**INSTRUCTIONS FOR THE TASK:** Copy each entry as it stands, leaving nothing out.
——————
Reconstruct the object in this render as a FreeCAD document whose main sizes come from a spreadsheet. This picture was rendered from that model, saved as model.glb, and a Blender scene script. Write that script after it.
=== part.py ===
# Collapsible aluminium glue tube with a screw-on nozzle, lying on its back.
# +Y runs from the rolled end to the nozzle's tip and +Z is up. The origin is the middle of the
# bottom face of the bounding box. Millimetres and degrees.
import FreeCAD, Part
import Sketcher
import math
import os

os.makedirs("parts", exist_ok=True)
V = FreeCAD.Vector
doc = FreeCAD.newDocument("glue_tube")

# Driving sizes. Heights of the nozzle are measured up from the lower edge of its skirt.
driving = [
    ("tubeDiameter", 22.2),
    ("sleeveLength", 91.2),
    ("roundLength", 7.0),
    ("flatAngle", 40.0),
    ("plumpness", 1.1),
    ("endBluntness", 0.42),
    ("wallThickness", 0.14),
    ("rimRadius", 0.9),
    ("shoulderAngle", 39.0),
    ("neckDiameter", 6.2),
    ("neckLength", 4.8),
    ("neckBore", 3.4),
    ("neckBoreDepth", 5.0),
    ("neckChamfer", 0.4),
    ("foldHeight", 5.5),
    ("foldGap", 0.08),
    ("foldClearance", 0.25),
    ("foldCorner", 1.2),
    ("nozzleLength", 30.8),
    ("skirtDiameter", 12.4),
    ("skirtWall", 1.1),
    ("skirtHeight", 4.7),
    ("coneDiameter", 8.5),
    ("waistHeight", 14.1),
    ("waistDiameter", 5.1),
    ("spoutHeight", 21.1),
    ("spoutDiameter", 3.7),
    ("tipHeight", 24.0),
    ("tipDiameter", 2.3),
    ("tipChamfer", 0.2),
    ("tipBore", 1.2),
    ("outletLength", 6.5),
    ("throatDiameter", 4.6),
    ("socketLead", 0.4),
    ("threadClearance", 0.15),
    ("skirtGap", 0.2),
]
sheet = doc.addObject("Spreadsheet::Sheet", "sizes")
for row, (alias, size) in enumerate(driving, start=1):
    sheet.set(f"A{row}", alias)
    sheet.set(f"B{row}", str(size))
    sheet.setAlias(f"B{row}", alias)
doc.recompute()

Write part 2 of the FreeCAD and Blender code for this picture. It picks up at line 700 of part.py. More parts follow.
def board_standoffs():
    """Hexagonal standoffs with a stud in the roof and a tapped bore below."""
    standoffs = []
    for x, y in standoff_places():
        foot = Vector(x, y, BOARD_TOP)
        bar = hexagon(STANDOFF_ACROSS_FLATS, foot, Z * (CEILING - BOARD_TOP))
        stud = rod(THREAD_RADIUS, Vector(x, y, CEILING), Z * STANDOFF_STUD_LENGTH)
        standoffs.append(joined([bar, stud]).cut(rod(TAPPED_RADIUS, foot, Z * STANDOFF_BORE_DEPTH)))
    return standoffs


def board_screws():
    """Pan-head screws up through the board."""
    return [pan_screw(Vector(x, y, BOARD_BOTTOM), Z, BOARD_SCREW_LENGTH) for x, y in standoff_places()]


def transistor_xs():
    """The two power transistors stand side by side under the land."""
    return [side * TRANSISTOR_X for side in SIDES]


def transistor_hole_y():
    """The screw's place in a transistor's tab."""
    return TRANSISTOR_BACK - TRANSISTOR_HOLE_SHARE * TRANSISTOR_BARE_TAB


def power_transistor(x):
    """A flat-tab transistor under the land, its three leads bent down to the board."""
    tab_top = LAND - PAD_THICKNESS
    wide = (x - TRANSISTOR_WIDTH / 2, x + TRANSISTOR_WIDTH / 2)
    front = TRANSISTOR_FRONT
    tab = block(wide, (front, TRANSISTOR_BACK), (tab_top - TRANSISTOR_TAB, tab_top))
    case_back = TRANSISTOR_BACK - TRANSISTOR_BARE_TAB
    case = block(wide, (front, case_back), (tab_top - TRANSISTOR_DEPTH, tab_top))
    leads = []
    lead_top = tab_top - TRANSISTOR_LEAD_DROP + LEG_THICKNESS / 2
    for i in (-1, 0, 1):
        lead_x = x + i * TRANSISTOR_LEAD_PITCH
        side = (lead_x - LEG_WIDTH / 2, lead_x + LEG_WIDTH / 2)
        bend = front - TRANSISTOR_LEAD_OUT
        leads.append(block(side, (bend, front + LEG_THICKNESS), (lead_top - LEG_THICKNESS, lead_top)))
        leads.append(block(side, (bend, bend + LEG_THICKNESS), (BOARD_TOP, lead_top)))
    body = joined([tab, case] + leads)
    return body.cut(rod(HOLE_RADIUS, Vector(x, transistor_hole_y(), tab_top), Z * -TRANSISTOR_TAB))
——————
**SOLUTION FOR THIS TASK:**
Reconstruct the object in this render as a FreeCAD document whose main sizes come from a spreadsheet. This picture was rendered from that model, saved as model.glb, and a Blender scene script. Write that script after it.
=== part.py ===
# Collapsible aluminium glue tube with a screw-on nozzle, lying on its back.
# +Y runs from the rolled end to the nozzle's tip and +Z is up. The origin is the middle of the
# bottom face of the bounding box. Millimetres and degrees.
import FreeCAD, Part
import Sketcher
import math
import os

os.makedirs("parts", exist_ok=True)
V = FreeCAD.Vector
doc = FreeCAD.newDocument("glue_tube")

# Driving sizes. Heights of the nozzle are measured up from the lower edge of its skirt.
driving = [
    ("tubeDiameter", 22.2),
    ("sleeveLength", 91.2),
    ("roundLength", 7.0),
    ("flatAngle", 40.0),
    ("plumpness", 1.1),
    ("endBluntness", 0.42),
    ("wallThickness", 0.14),
    ("rimRadius", 0.9),
    ("shoulderAngle", 39.0),
    ("neckDiameter", 6.2),
    ("neckLength", 4.8),
    ("neckBore", 3.4),
    ("neckBoreDepth", 5.0),
    ("neckChamfer", 0.4),
    ("foldHeight", 5.5),
    ("foldGap", 0.08),
    ("foldClearance", 0.25),
    ("foldCorner", 1.2),
    ("nozzleLength", 30.8),
    ("skirtDiameter", 12.4),
    ("skirtWall", 1.1),
    ("skirtHeight", 4.7),
    ("coneDiameter", 8.5),
    ("waistHeight", 14.1),
    ("waistDiameter", 5.1),
    ("spoutHeight", 21.1),
    ("spoutDiameter", 3.7),
    ("tipHeight", 24.0),
    ("tipDiameter", 2.3),
    ("tipChamfer", 0.2),
    ("tipBore", 1.2),
    ("outletLength", 6.5),
    ("throatDiameter", 4.6),
    ("socketLead", 0.4),
    ("threadClearance", 0.15),
    ("skirtGap", 0.2),
]
sheet = doc.addObject("Spreadsheet::Sheet", "sizes")
for row, (alias, size) in enumerate(driving, start=1):
    sheet.set(f"A{row}", alias)
    sheet.set(f"B{row}", str(size))
    sheet.setAlias(f"B{row}", alias)
doc.recompute()

Write part 2 of the FreeCAD and Blender code for this picture. It picks up at line 700 of part.py. More parts follow.
def board_standoffs():
    """Hexagonal standoffs with a stud in the roof and a tapped bore below."""
    standoffs = []
    for x, y in standoff_places():
        foot = Vector(x, y, BOARD_TOP)
        bar = hexagon(STANDOFF_ACROSS_FLATS, foot, Z * (CEILING - BOARD_TOP))
        stud = rod(THREAD_RADIUS, Vector(x, y, CEILING), Z * STANDOFF_STUD_LENGTH)
        standoffs.append(joined([bar, stud]).cut(rod(TAPPED_RADIUS, foot, Z * STANDOFF_BORE_DEPTH)))
    return standoffs


def board_screws():
    """Pan-head screws up through the board."""
    return [pan_screw(Vector(x, y, BOARD_BOTTOM), Z, BOARD_SCREW_LENGTH) for x, y in standoff_places()]


def transistor_xs():
    """The two power transistors stand side by side under the land."""
    return [side * TRANSISTOR_X for side in SIDES]


def transistor_hole_y():
    """The screw's place in a transistor's tab."""
    return TRANSISTOR_BACK - TRANSISTOR_HOLE_SHARE * TRANSISTOR_BARE_TAB


def power_transistor(x):
    """A flat-tab transistor under the land, its three leads bent down to the board."""
    tab_top = LAND - PAD_THICKNESS
    wide = (x - TRANSISTOR_WIDTH / 2, x + TRANSISTOR_WIDTH / 2)
    front = TRANSISTOR_FRONT
    tab = block(wide, (front, TRANSISTOR_BACK), (tab_top - TRANSISTOR_TAB, tab_top))
    case_back = TRANSISTOR_BACK - TRANSISTOR_BARE_TAB
    case = block(wide, (front, case_back), (tab_top - TRANSISTOR_DEPTH, tab_top))
    leads = []
    lead_top = tab_top - TRANSISTOR_LEAD_DROP + LEG_THICKNESS / 2
    for i in (-1, 0, 1):
        lead_x = x + i * TRANSISTOR_LEAD_PITCH
        side = (lead_x - LEG_WIDTH / 2, lead_x + LEG_WIDTH / 2)
        bend = front - TRANSISTOR_LEAD_OUT
        leads.append(block(side, (bend, front + LEG_THICKNESS), (lead_top - LEG_THICKNESS, lead_top)))
        leads.append(block(side, (bend, bend + LEG_THICKNESS), (BOARD_TOP, lead_top)))
    body = joined([tab, case] + leads)
    return body.cut(rod(HOLE_RADIUS, Vector(x, transistor_hole_y(), tab_top), Z * -TRANSISTOR_TAB))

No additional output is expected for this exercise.